Les travailleurs et travailleuses du secteur aérospatial dans le monde entier sont confrontés aux mêmes défis et problèmes, ce sont les degrés qui varient.
John Holden et Richard Jackson, du Syndicat américain des machinistes, ont décrit la situation dans l’État de Washington et la manière dont le syndicat s’efforce de maintenir et de fournir de bons emplois syndiqués dans leurs communautés. La création du Machinist Institute a permis d’offrir une formation pratique aux travailleurs et travailleuses afin qu’ils puissent évoluer dans leur carrière. Ils cherchent également à fournir des services de garde d’enfants le soir et le week-end, pour lever ce qui peut être un obstacle, en particulier pour les femmes qui travaillent, afin de profiter d’un avancement ou même conserver l’emploi qu’elles ont.
Ian Waddell, du syndicat britannique Unite, a évoqué la triple crise à laquelle l’Europe est actuellement confrontée : crise énergétique, crise des matières premières et crise du coût de la vie. Pour y faire face, les syndicats demandent des mesures urgentes pour lutter contre la crise énergétique sans négliger le changement climatique, des solutions pour les matières premières critiques et des salaires plus élevés pour les travailleurs et travailleuses.

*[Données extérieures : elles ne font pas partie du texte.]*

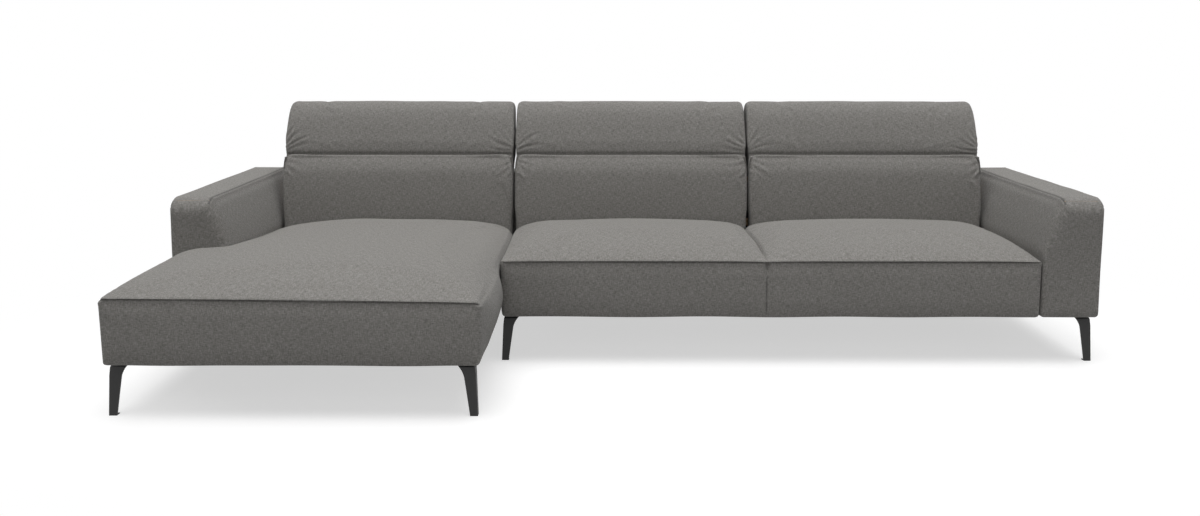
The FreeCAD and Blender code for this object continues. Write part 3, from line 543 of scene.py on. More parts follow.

Les participants à la réunion ont également discuté des priorités à venir, qui comprennent la décarbonisation, la numérisation et la diligence raisonnable au sein des chaînes d’approvisionnement.
La réunion s’est terminée par l’adoption d’une résolution de solidarité sur la situation syndicale au Maroc, en Tunisie, en Inde et au Brésil, ainsi que par une promesse de soutien pour améliorer et résoudre les problèmes.
“L’avenir de l’industrie aérospatiale dépendra de la capacité à décarboniser l’aviation. Les syndicats doivent être impliqués dès le début dans cette transformation fondamentale pour s’assurer qu’elle soit juste et socialement responsable.”
a déclaré Maria Perez, du syndicat français Force ouvrière et Coprésidente du secteur.